Wealthy Countries Are More to Blame for Environmental Crises, Study Finds
Environmental destruction is a global problem, but not everyone on Earth is equally responsible.
A first-of-its-kind study published in the Lancet Planetary Health April 1 found that wealthy countries led by the U.S. and Europe have contributed far more to unsustainable resource use over the last 50 years than poorer nations.
“[H]igh-income nations are the primary drivers of global ecological breakdown and they need to urgently reduce their resource use to fair and sustainable levels,” the study authors concluded. “Achieving sufficient reductions will likely require high-income nations to adopt transformative post-growth and degrowth approaches.”
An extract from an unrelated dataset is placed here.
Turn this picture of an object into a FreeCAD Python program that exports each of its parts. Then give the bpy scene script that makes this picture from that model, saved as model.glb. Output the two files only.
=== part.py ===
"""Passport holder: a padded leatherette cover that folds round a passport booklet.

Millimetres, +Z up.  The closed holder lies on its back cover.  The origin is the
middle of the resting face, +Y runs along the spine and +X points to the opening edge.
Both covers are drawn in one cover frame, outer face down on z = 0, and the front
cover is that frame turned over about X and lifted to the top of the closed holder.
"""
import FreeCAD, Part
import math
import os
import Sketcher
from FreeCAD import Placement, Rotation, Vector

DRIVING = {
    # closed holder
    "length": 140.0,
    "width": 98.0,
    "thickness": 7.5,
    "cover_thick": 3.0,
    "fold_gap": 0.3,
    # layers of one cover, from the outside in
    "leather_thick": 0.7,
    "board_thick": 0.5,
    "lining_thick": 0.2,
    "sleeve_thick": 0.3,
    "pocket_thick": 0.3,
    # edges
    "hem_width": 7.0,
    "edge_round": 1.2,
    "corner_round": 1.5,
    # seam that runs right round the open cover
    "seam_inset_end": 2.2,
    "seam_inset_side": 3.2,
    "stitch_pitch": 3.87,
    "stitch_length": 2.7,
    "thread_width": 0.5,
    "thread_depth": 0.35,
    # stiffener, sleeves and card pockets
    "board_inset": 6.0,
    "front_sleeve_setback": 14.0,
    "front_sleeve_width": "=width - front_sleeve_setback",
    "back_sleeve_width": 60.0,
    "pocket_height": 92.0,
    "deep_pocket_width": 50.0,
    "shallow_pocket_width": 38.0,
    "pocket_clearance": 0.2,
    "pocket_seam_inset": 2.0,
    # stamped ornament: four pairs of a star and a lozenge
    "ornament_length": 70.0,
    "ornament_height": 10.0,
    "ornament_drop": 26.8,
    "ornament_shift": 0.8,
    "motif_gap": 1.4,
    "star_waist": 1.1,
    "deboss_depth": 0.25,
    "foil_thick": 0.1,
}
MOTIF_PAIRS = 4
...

The researchers calculated the “fair share” of resources that every country could sustainably use based on their population size, The Guardian explained. They then subtracted that number from the amount of resources that countries actually used between 1970 and 2017. The difference was how much each country had overshot sustainable resource use, determining its culpability for the global environmental crisis.
The researchers found that wealthy nations were responsible for 74 percent of excess resource use during the study period. The U.S. was the single biggest resource thief, responsible for 27 percent of the global overshoot. The EU and the UK together followed with 25 percent, while other wealthy countries including Australia, Canada, Japan and Saudi Arabia were responsible for 22 percent.
“We were all shocked by the sheer scale of the high-income nations’ contribution to excess resource use,” study lead author professor Jason Hickel of the Institute of Environmental Science and Technology (ICTA-UAB) in Barcelona told The Guardian. “We didn’t expect it to be so high. If they are now to achieve sustainable levels, they need to reduce their resource use by about 70% on average from existing levels.”
On the other side of the spectrum, China was responsible for 15 percent of excess resource use, but the rest of the poorer nations in the Global South were responsible for only eight percent. A total of 58 countries did not exceed their fair use at all, the study authors wrote. Among them were India, Indonesia, Pakistan, Nigeria and Bangladesh. The research team has set up an interactive website that allows you to check resource use by individual country.
Previous studies have tried to assign relative responsibility for the climate crisis, but this is not the only crisis the Earth faces. Human activities are also overshooting planetary boundaries in the realm of land-use change, biodiversity loss, and the addition of novel entities like plastic pollution.
“These problems are being driven in large part by global resource use, through processes of material extraction, production, consumption, and waste,” the study authors wrote.
The authors said that wealthy nations owe an “ecological debt” to the rest of the world and should therefore rapidly reduce their resource use by adapting degrowth or post-growth strategies. Hickel noted on Twitter that the wealthy world probably owed even more than the report indicated, since the study did not consider overshoots prior to 1970 and did not give countries credit for years of undershooting their fair use of resources. While not everyone in wealthy nations is equally responsible for the high resource use, the current economic model funnels more resources towards these countries overall.
“A new era in global accountability is opening up, thanks to powerful analyses like this one,” Kate Raworth, a senior associate at Oxford University’s Environmental Change Institute who was not involved in the study, told The Guardian. “New metrics such as these bring powerful new ethical clarity to longstanding injustices between the global north and global south. The undeniable responsibility of the world’s richest nations for destroying the life-support systems of our planetary home must now be turned into meaningful reparations for those worst affected.”
Degrowth is the idea that a society should prioritize the health and wellbeing of the planet and human beings over corporate profits and overconsumption, according to Degrowth.info. While degrowth would reduce production and consumption in wealthier countries, the idea is that it would ultimately make everyone’s lives better because the economy would be structured around human needs and wellbeing instead of profits for a few.
A related idea is Raworth’s “doughnut economics,” which seeks to find the sweet spot between the minimum every human needs to thrive with the planetary boundaries humanity cannot sustainably overshoot.
“Between social and planetary boundaries lies an environmentally safe and socially just space in which humanity can thrive,” the website explains.